Этот трижды главный редактор, естественно, будет арестован в 1937 году. Но что неестественно — он избежит расстрела и вернется из лагерей после смерти Сталина.
У Гронского была репутация не очень умного, но очень доброго человека. Но вот что рассказал этот добряк в 1963 году на встрече с сотрудниками архива Горького: «Как-то приезжаю к Горькому. Стоит мужчина среднего роста. Горький его представляет: „Светлейший князь Святополк-Мирский“ — одна из знатнейших фамилий царской России». Они сели за стол, и тут Гронского поразило: «чем больше князь пил, тем делался осторожней». Осторожность князя ему не понравилась, и, вернувшись, Гронский попросил ГПУ «подобрать материалы на князя» и выяснил, что тот окончил Пажеский корпус, был знаком с Деникиным и Врангелем, жил в Англии, прежде чем вернуться в Россию. Бдительный Гронский немедленно «узнал работу „Интеллидженс сервис“» — британской разведки — и обратился к Ягоде и лично к Сталину, после чего несчастный князь, которого уговорили переехать в СССР, исчез в лагерях. И вот Гронский, уже сам отсидев ни за что полтора десятка лет в лагерном аду, с гордостью рассказывает про свою бдительность.

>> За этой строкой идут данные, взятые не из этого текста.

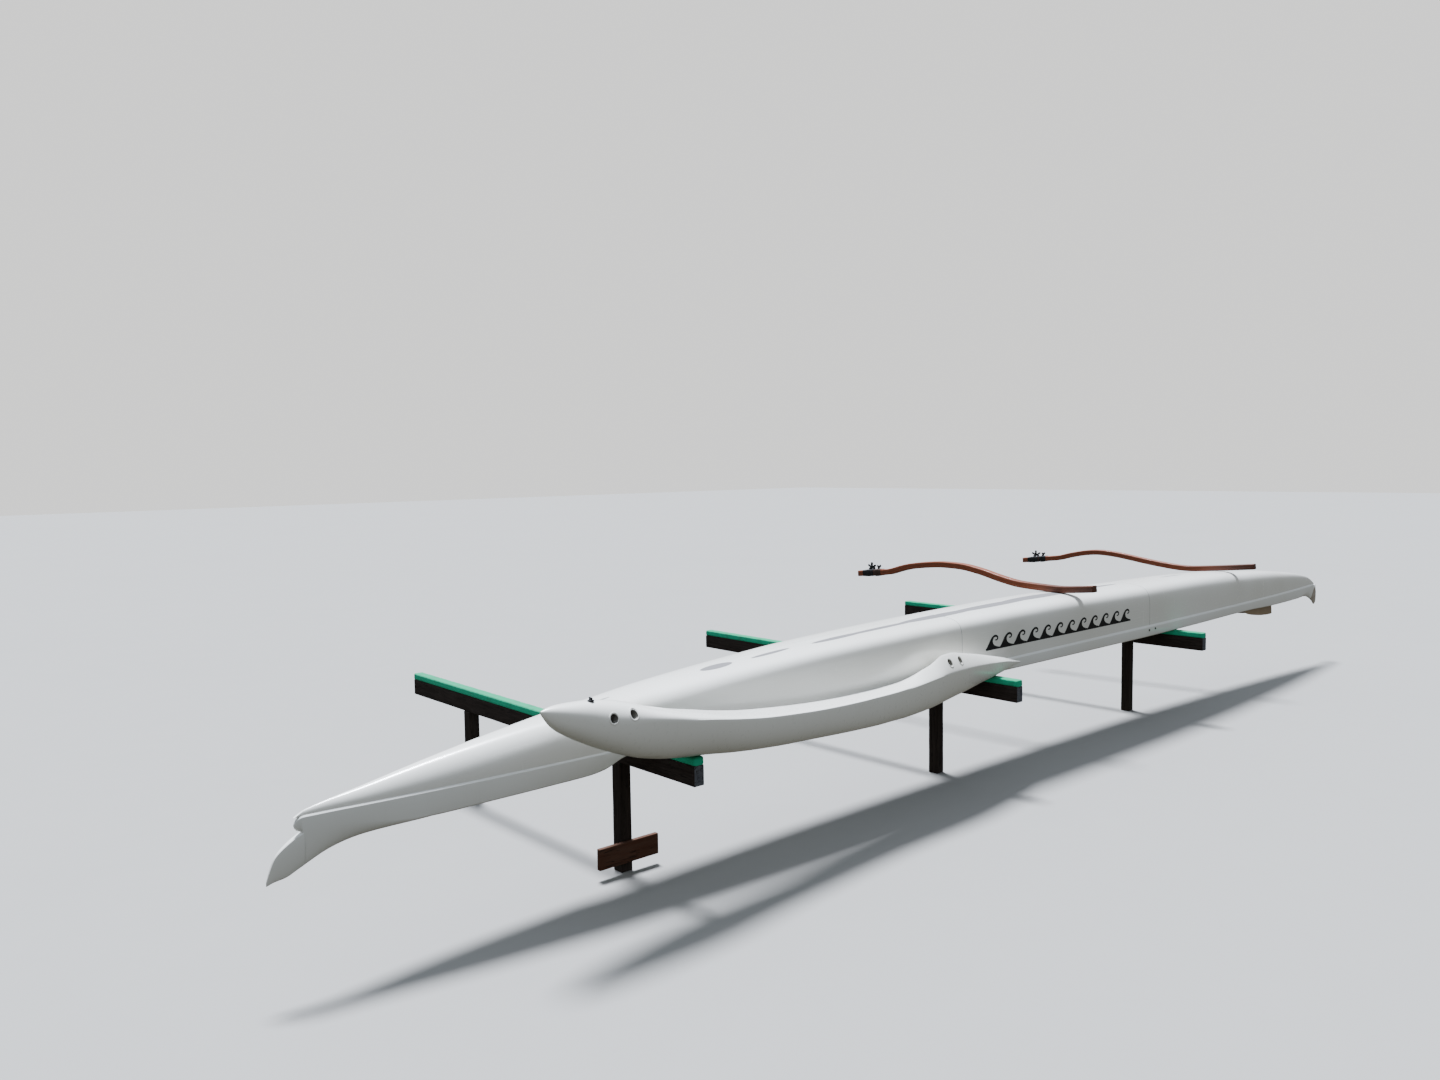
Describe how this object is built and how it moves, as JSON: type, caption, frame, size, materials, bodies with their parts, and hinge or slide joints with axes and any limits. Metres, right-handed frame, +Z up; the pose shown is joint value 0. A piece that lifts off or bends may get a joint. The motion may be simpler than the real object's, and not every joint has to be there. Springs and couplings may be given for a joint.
{
  "type": "four-seat outrigger canoe on a storage rack",
  "caption": "Long narrow outrigger canoe in three bolted sections, stored keel up on a padded timber rack, with its float beside it and two curved booms laid across the hull.",
  "frame": {"origin": "centre of the footprint's bounding box, on the ground under the posts", "axes": "+X from the canoe's stern to its bow, +Y from the float's side across the rack, +Z up"},
  "size_m": [10.52, 3.0403, 1.2924],
  "materials": {
    "gelcoat": "semi-gloss, slightly yellowed",
    "deck": "semi-gloss",
    "inside": "matte",
    "guard": "satin",
    "boom_wood": "varnished",
    "bar_wood": "varnished",
    "timber": "rough, weathered",
    "board": "rough, weathered",
    "pad": "matte",
    "rubber": "matte"
  },
  "bodies": {
    "root": {"hull_stern": "gelcoat", "hull_middle": "gelcoat", "hull_bow": "gelcoat", "float_hull": "gelcoat", "float_deck": "gelcoat", "float_end_aft": "gelcoat", "float_end_fore": "gelcoat", "deck_stern": "deck", "deck_bow": "deck", "gunwale_port": "deck", "gunwale_starboard": "deck", "seat_1": "inside", "seat_2": "inside", "seat_3": "inside", "seat_4": "inside", "joint_frame_aft_a": "inside", "joint_frame_aft_b": "inside", "joint_frame_fore_a": "inside", "joint_frame_fore_b": "inside", "bulkhead_stern": "inside", "bulkhead_bow": "inside", "spreader_1": "bar_wood", "spreader_2": "bar_wood", "spreader_3": "bar_wood", "spreader_4": "bar_wood", "splash_guard": "guard", "float_plug": "rubber", "post_near_1": "timber", "post_far_1": "timber", "beam_1": "timber", "pad_1": "pad", "pad_free_1": "pad", "post_near_2": "timber", "post_far_2": "timber", "beam_2": "timber", "pad_2": "pad", "pad_free_2": "pad", "post_near_3": "timber", "post_far_3": "timber", "beam_3": "timber", "pad_3": "pad", "pad_free_3": "pad", "foot_board": "board"},
    "boom_rear": {"boom_rear": "boom_wood", "lashing_rear": "rubber"},
    "boom_front": {"boom_front": "boom_wood", "lashing_front": "rubber"}
  },
  "joints": [
    {"name": "boom_rear_lift", "type": "slide", "parent": "root", "child": "boom_rear", "axis": [0, 0, 1], "range_m": [0, 0.4]},
    {"name": "boom_front_lift", "type": "slide", "parent": "root", "child": "boom_front", "axis": [0, 0, 1], "range_m": [0, 0.4]}
  ]
}
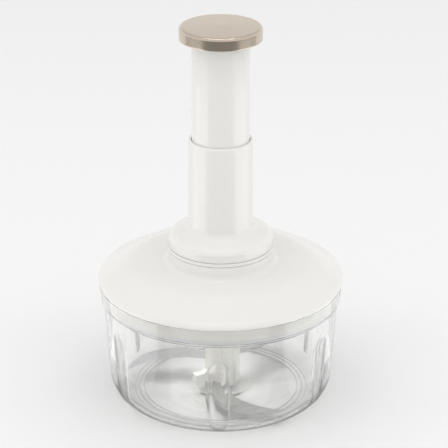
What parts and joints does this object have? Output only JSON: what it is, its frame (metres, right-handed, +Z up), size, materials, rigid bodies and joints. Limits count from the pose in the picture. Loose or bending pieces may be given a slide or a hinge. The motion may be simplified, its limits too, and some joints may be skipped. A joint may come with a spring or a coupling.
{
  "type": "plunger food chopper",
  "caption": "Hand-press food chopper: clear fluted bowl, white lid with a tall handle sleeve, and a sprung plunger that spins sickle blades on a tall hub.",
  "frame": {"origin": "on the table, under the bowl's centre", "axes": "+Z up along the plunger's axis, -Y towards the user, +X to the user's right"},
  "size_m": [0.152, 0.152, 0.2411],
  "materials": {
    "clear_plastic": "clear SAN plastic, polished",
    "white_plastic": "white ABS plastic, glossy",
    "taupe_plastic": "taupe ABS plastic, satin",
    "ivory_plastic": "ivory acetal plastic, satin",
    "blade_steel": "stainless steel, polished",
    "steel": "stainless or zinc-plated steel",
    "spring_steel": "spring wire, drawn",
    "brass": "turned brass",
    "silicone": "translucent white silicone"
  },
  "bodies": {
    "bowl": {"bowl": "clear_plastic", "foot_ring": "silicone", "floor_pin": "steel"},
    "blades": {"lower_blade": "blade_steel", "middle_blade": "blade_steel", "upper_blade": "blade_steel", "blade_hub": "ivory_plastic", "hub_bush": "brass"},
    "lid": {"lid_shell": "white_plastic", "lid_seal": "silicone", "lid_underplate": "white_plastic", "lid_screws": "steel", "collar_ring": "white_plastic", "handle_sleeve": "white_plastic", "sleeve_screws": "steel", "drive_housing": "ivory_plastic", "shaft_seal": "silicone", "thrust_washer": "steel", "bearing_plate": "steel", "rod_bush": "brass", "return_spring": "spring_steel"},
    "output": {"output_coupling": "ivory_plastic"},
    "drive": {"clutch_driver": "ivory_plastic", "clutch_spring": "spring_steel", "spiral_rod": "steel", "stop_washer": "steel", "rod_screw": "steel"},
    "plunger": {"plunger_tube": "white_plastic", "drive_nut": "ivory_plastic", "nut_pins": "steel", "cap_insert": "ivory_plastic", "push_cap": "taupe_plastic", "cap_screw": "steel"}
  },
  "joints": [
    {"name": "lid_lift", "type": "slide", "parent": "bowl", "child": "lid", "axis": [0, 0, 1], "range_m": [0, 0.08]},
    {"name": "plunger_press", "type": "slide", "parent": "lid", "child": "plunger", "axis": [0, 0, 1], "range_m": [-0.056, 0], "stiffness_N_per_m": 200, "springref_m": 0.03, "deforming": ["return_spring"]},
    {"name": "drive_spin", "type": "hinge", "parent": "lid", "child": "drive", "pos_m": [0, 0, 0.08], "axis": [0, 0, 1], "range_deg": [-450, 0]},
    {"name": "coupling_spin", "type": "hinge", "parent": "lid", "child": "output", "pos_m": [0, 0, 0.07], "axis": [0, 0, 1], "range_deg": [-450, 0]},
    {"name": "blade_spin", "type": "hinge", "parent": "bowl", "child": "blades", "pos_m": [0, 0, 0.01], "axis": [0, 0, 1], "range_deg": [-450, 0]}
  ],
  "couplings": [
    {"joint": "drive_spin", "follows": "plunger_press", "rad_per_m": 139.63},
    {"joint": "coupling_spin", "follows": "plunger_press", "rad_per_m": 139.63},
    {"joint": "blade_spin", "follows": "plunger_press", "rad_per_m": 139.63}
  ]
}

Так что добряк Гронский был «своим» в этом безумном времени…
Он, пожалуй, первый очевидец, рассказавший правду об отношении Хозяина к Горькому: «Не раз мне приходилось слышать такие рассуждения: „Что такое Алексей Максимович?“ И Сталин начинал перечислять длинный список выступлений Горького против большевиков. Но он понимал: Горький — это политический капитал».
Накануне создания Союза писателей Сталин присвоил имя Горького городу, где тот родился, главной улице в Москве, знаменитому Художественному театру…

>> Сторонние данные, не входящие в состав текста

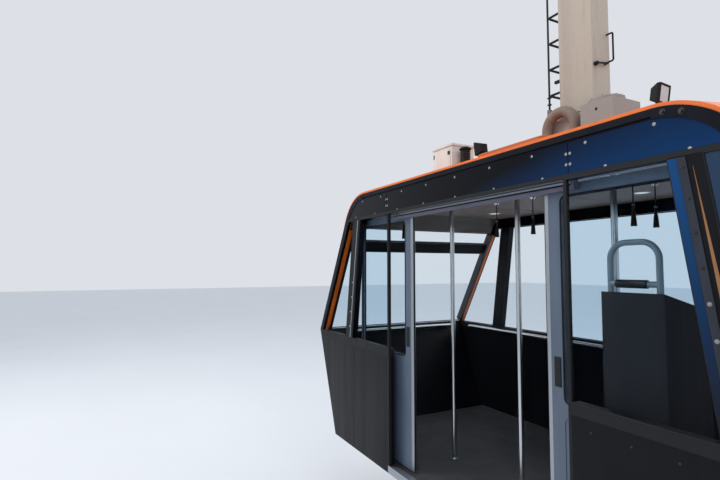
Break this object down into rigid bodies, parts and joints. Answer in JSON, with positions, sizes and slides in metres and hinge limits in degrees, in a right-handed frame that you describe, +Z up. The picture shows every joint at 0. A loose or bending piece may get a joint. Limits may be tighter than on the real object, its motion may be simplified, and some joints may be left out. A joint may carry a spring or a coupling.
{
  "type": "cable car cabin",
  "caption": "Aerial tramway cabin with sliding doors, sloping glazed ends, a straight hanger arm and a rope carriage.",
  "frame": {"origin": "on the axis of the track rope, under the middle of the carriage", "axes": "+X along the rope towards the operator's end, +Y away from the doors, +Z up"},
  "size_m": [4.7202, 1.95, 6.2901],
  "materials": {
    "roof_orange": "satin coach paint over a moulded skin",
    "accent_orange": "satin coach paint",
    "rim_navy": "satin dark navy paint",
    "frieze_black": "high gloss black panels",
    "body_black": "gloss black coach paint",
    "seal_black": "extruded rubber and black frame",
    "window_glass": "lightly tinted safety glass",
    "leaf_frame": "blue-grey painted aluminium",
    "aluminium": "brushed aluminium",
    "header_grey": "light lavender-grey cover",
    "ceiling_beige": "brown-beige laminate",
    "floor_grey": "studded floor covering on a deck",
    "steel_black": "black painted steel",
    "stainless": "brushed stainless steel tube",
    "grip_black": "moulded black plastic",
    "console_dark": "textured dark grey paint",
    "hanger_grey": "warm grey structural paint",
    "gear_grey": "grey structural paint",
    "pipe_brown": "weathered grey-brown paint",
    "box_white": "off-white enclosure paint",
    "cable_black": "black sheath",
    "wheel_iron": "machined casting with worn groove",
    "machined": "machined steel"
  },
  "bodies": {
    "carriage": {"carriage_frame": "hanger_grey", "hanger_pin": "machined", "haul_rope_clamp": "gear_grey", "rope_scrapers": "machined"},
    "rocker_1": {"rocker_1": "gear_grey"},
    "rocker_2": {"rocker_2": "gear_grey"},
    "rocker_3": {"rocker_3": "gear_grey"},
    "rocker_4": {"rocker_4": "gear_grey"},
    "wheel_1": {"wheel_1": "wheel_iron"},
    "wheel_2": {"wheel_2": "wheel_iron"},
    "wheel_3": {"wheel_3": "wheel_iron"},
    "wheel_4": {"wheel_4": "wheel_iron"},
    "wheel_5": {"wheel_5": "wheel_iron"},
    "wheel_6": {"wheel_6": "wheel_iron"},
    "wheel_7": {"wheel_7": "wheel_iron"},
    "wheel_8": {"wheel_8": "wheel_iron"},
    "door_left": {"door_left_frame": "leaf_frame", "door_left_glass": "window_glass", "door_left_nosing": "aluminium"},
    "door_right": {"door_right_frame": "leaf_frame", "door_right_glass": "window_glass", "door_right_nosing": "aluminium"},
    "cabin": {"cable_clamps": "steel_black", "ceiling_panel": "ceiling_beige", "conduit_bow": "pipe_brown", "console": "console_dark", "console_hoop": "stainless", "door_header": "header_grey", "door_rail": "aluminium", "door_threshold": "aluminium", "end_buffers": "seal_black", "end_glass": "window_glass", "end_lower_panels": "body_black", "end_pillars": "accent_orange", "end_rims": "rim_navy", "end_transoms": "seal_black", "equipment_box": "box_white", "floodlights": "steel_black", "floor_deck": "floor_grey", "frieze_panels": "frieze_black", "grab_poles": "stainless", "gutters": "rim_navy", "hand_grips": "grip_black", "handrails": "stainless", "hanger_cable": "cable_black", "hanger_column": "hanger_grey", "hanger_foot": "gear_grey", "hanger_handles": "steel_black", "hanger_steps": "steel_black", "junction_box": "gear_grey", "mullions": "seal_black", "quarter_glass": "window_glass", "roof_pedestal": "gear_grey", "roof_shell": "roof_orange", "side_glass": "window_glass", "side_lower_panels": "body_black", "side_posts": "body_black", "underframe": "steel_black", "waist_rails": "seal_black"}
  },
  "joints": [
    {"name": "hanger_swing", "type": "hinge", "parent": "carriage", "child": "cabin", "pos_m": [0, 0.375, 0.4], "axis": [0, 1, 0], "range_deg": [-20, 20]},
    {"name": "door_left_slide", "type": "slide", "parent": "cabin", "child": "door_left", "axis": [1, 0, 0], "range_m": [0, 0.665]},
    {"name": "door_right_slide", "type": "slide", "parent": "cabin", "child": "door_right", "axis": [-1, 0, 0], "range_m": [0, 0.665]},
    {"name": "rocker_1_tilt", "type": "hinge", "parent": "carriage", "child": "rocker_1", "pos_m": [-1.08, 0, 0.1995], "axis": [0, 1, 0], "range_deg": [-8, 8]},
    {"name": "rocker_2_tilt", "type": "hinge", "parent": "carriage", "child": "rocker_2", "pos_m": [-0.36, 0, 0.1995], "axis": [0, 1, 0], "range_deg": [-8, 8]},
    {"name": "rocker_3_tilt", "type": "hinge", "parent": "carriage", "child": "rocker_3", "pos_m": [0.36, 0, 0.1995], "axis": [0, 1, 0], "range_deg": [-8, 8]},
    {"name": "rocker_4_tilt", "type": "hinge", "parent": "carriage", "child": "rocker_4", "pos_m": [1.08, 0, 0.1995], "axis": [0, 1, 0], "range_deg": [-8, 8]},
    {"name": "wheel_1_turn", "type": "hinge", "parent": "rocker_1", "child": "wheel_1", "pos_m": [-1.26, 0, 0.1425], "axis": [0, 1, 0], "continuous": true},
    {"name": "wheel_2_turn", "type": "hinge", "parent": "rocker_1", "child": "wheel_2", "pos_m": [-0.9, 0, 0.1425], "axis": [0, 1, 0], "continuous": true},
    {"name": "wheel_3_turn", "type": "hinge", "parent": "rocker_2", "child": "wheel_3", "pos_m": [-0.54, 0, 0.1425], "axis": [0, 1, 0], "continuous": true},
    {"name": "wheel_4_turn", "type": "hinge", "parent": "rocker_2", "child": "wheel_4", "pos_m": [-0.18, 0, 0.1425], "axis": [0, 1, 0], "continuous": true},
    {"name": "wheel_5_turn", "type": "hinge", "parent": "rocker_3", "child": "wheel_5", "pos_m": [0.18, 0, 0.1425], "axis": [0, 1, 0], "continuous": true},
    {"name": "wheel_6_turn", "type": "hinge", "parent": "rocker_3", "child": "wheel_6", "pos_m": [0.54, 0, 0.1425], "axis": [0, 1, 0], "continuous": true},
    {"name": "wheel_7_turn", "type": "hinge", "parent": "rocker_4", "child": "wheel_7", "pos_m": [0.9, 0, 0.1425], "axis": [0, 1, 0], "continuous": true},
    {"name": "wheel_8_turn", "type": "hinge", "parent": "rocker_4", "child": "wheel_8", "pos_m": [1.26, 0, 0.1425], "axis": [0, 1, 0], "continuous": true}
  ],
  "couplings": [
    {"joint": "door_right_slide", "follows": "door_left_slide", "ratio": 1}
  ]
}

— Товарищ Сталин, — робко возражает Гронский, — это скорее театр Чехова.
— Не имеет значения, — отвечает Сталин, — Горький — честолюбивый человек, и мы должны привязать его к партии канатами.

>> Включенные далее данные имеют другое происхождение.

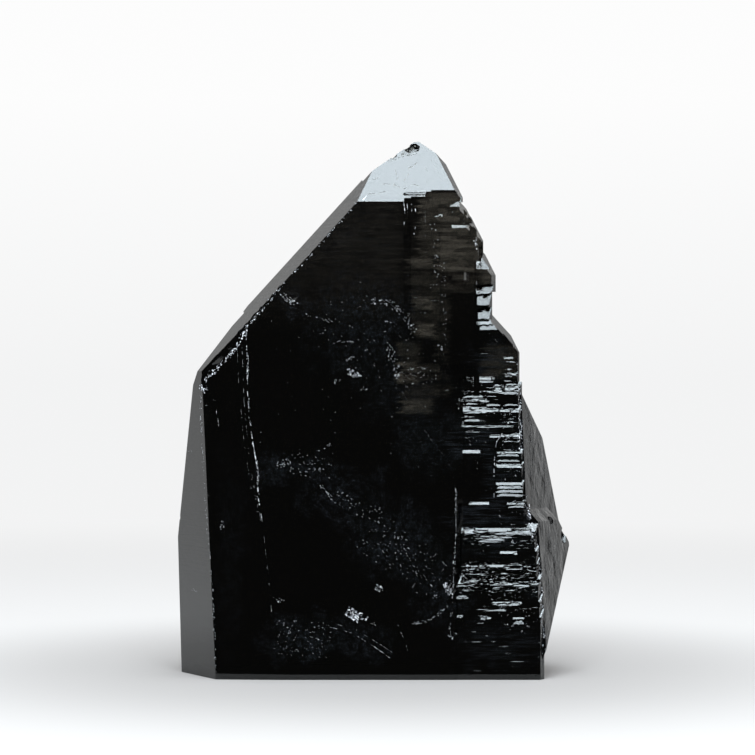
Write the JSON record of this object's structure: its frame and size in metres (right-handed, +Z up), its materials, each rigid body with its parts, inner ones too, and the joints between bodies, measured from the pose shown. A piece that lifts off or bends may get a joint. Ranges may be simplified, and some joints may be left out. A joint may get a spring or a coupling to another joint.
{
  "type": "morion quartz crystal",
  "caption": "Upright hand-sized morion quartz point, near black and glassy, with a pale apex face, stepped growth ledges down one flank and a flat base.",
  "frame": {"origin": "on the floor under the middle of the bounding box", "axes": "+Z up along the crystal's c axis to the tip, -Y towards the broad front prism face, +X towards the stepped flank"},
  "size_m": [0.0762, 0.045, 0.1031],
  "materials": {
    "morion": "near-black smoky quartz: glassy natural faces, brown where thin, frosted where chipped"
  },
  "bodies": {
    "root": {"morion_crystal": "morion"}
  },
  "joints": []
}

Гронский не знал: Хозяин смотрел далеко вперед. В том кровавом будущем, о котором он уже тогда думал, Горькому придется со многим смириться. Сталин заранее задабривал его, связывал канатами тщеславия, чтобы ему было что терять. Хозяин знал силу честолюбия — этой жалкой слабости жалких интеллигентов, этой приманки, на которую все они с удивительным однообразием клевали.
На юбилее Горького присутствовал приехавший в Москву знаменитый французский писатель Анри Барбюс. Он писал протроцкистские статьи, за что на него обрушились французская компартия и Коминтерн.
«Дураки, — сказал Сталин Гронскому. — Барбюс — это политический капитал, а они его растранжиривают». И он забрал себе этот капитал, поймав француза на ту же удочку.
Барбюс скромно сидел на юбилейном заседании в Большом театре. В середине торжественного доклада Хозяин велел извлечь Барбюса из недр зала. И вот Гронский выводит ничего не понимающего писателя на сцену. Сам Сталин торжественно встает и, прервав доклад, начинает аплодировать. Президиум, естественно, тотчас вскакивает вслед за Хозяином, встает ничего не понимающий, но покорный зал. Под гром аплодисментов Сталин сажает потрясенного Барбюса на свое место, а сам скромно отсаживается в третий ряд.
И Барбюс напишет о нем вдохновенно: «Кто бы вы ни были, лучшее в вашей судьбе… находится в руках этого человека с головой ученого, лицом рабочего, в одежде простого солдата».
«Он был великий артист, — пишет Гронский. — Вот он беседует с человеком: ласков, нежен, все искренне. Провожает до дверей и тут же: „Какая сволочь“».
Организация идеологии продолжается. Вслед за писателями вводится единообразие во всю культуру: Авангард уничтожается и в музыке, и в живописи. Создаются Союзы композиторов, художников — опять же с секретарями, пленумами, съездами… все те же зеркальные отражения партии. Никаких неофициальных групп в искусстве более не будет. Гронский собирает художников в Москве и под улюлюканье зала заявляет: «Социалистический реализм — это Рембрандт и Репин, поставленные на службу рабочему классу».
Свистят новаторы, отменившие вчера буржуазное искусство, но Гронский продолжает: «Напрасно беснуетесь, господа. Формалистический хлам нам более не нужен».